Mais M. Ducor avait des doutes sur la constitutionnalité de son vote. En effet, en décembre 86 l'initiative constitutionnelle anti-nucléaire genevoise était acceptée par le peuple, (elle est devenue depuis l'article 160C de la Constitution) et elle stipule dans son article 5: «Les autorités cantonales et communales s'opposent par tous les moyens politiques et juridiques à leur disposition à l'installation de centrales nucléaires (...) dans le canton et au voisinage de celui-ci.» On peut difficilement arguer qu'investir plusieurs centaines de millions dans le parc français soit une façon de s'opposer à l'installation de centrales nucléaires dans le canton et au voisinage de celui-ci. M. Ducor a pourtant pris la précaution de s'armer d'un avis de droit, délivré par Me Manfrini, qui considère qu'il n'est pas à priori anti-constitutionnel de voter oui à un tel contrat, vu que l'article 158 de la constitution impose aux SIG le devoir d'approvisionner la population. Si le besoin s'en fait sentir de manière impérative, les SIG peuvent donc signer un tel contrat, considérant que l'article 158 prime sur le 160C. Voilà ce que disait l'avis de droit de Me Manfrini. Or, dans un moment où notre consommation fléchit, et où les ressources alternatives (notamment le potentiel énorme d'économies possibles) existent en abondance, nul doute que le besoin de ces investissements puisse être remis en question. C'est ce qu'a fait la Coordination-Energie, en s'adressant à un autre expert en droit constitutionnel, le professeur Andreas Auer, qui lui est formel: le vote de M. Ducor est anti-constitutionnel dès lors que d'autres ressources existent, et que le besoin n'est pas impératif. L'avis de droit conclut qu'il appartient au Conseil d'Etat de le sanctionner. Nous comprenons bien que le cas est délicat, mais rien ne nous empêche de crier haut et fort notre désapprobation, la vérité finira bien par percer un jour, d'une façon ou d'une autre.
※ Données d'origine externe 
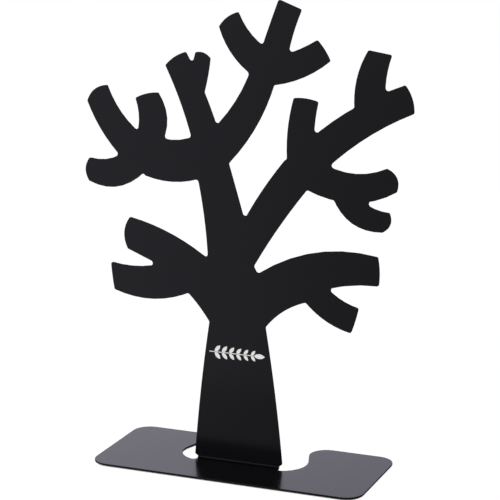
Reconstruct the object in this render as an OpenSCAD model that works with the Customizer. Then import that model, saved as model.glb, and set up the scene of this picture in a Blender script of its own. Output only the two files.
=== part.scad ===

En plus cet investissement de plusieurs centaines de millions n'est pas transparent. De nombreux échanges aigres-doux ont eu lieu en commission sur cette affaire. Nulle part dans les comptes des SIG on ne trouve mention de ces investissements. M. Ducor nous a fait parvenir des papiers d'EOS à ce sujet, qui n'en parlent pas non plus de manière explicite. A la lecture des documents fournis, il est impossible de savoir quelles sommes ont été englouties dans cet investissement inutile, par les SIG ou par EOS. (Un PV de la séance du conseil d'administration d'EOS, qui nous est parvenu, parle de plus d'un milliard).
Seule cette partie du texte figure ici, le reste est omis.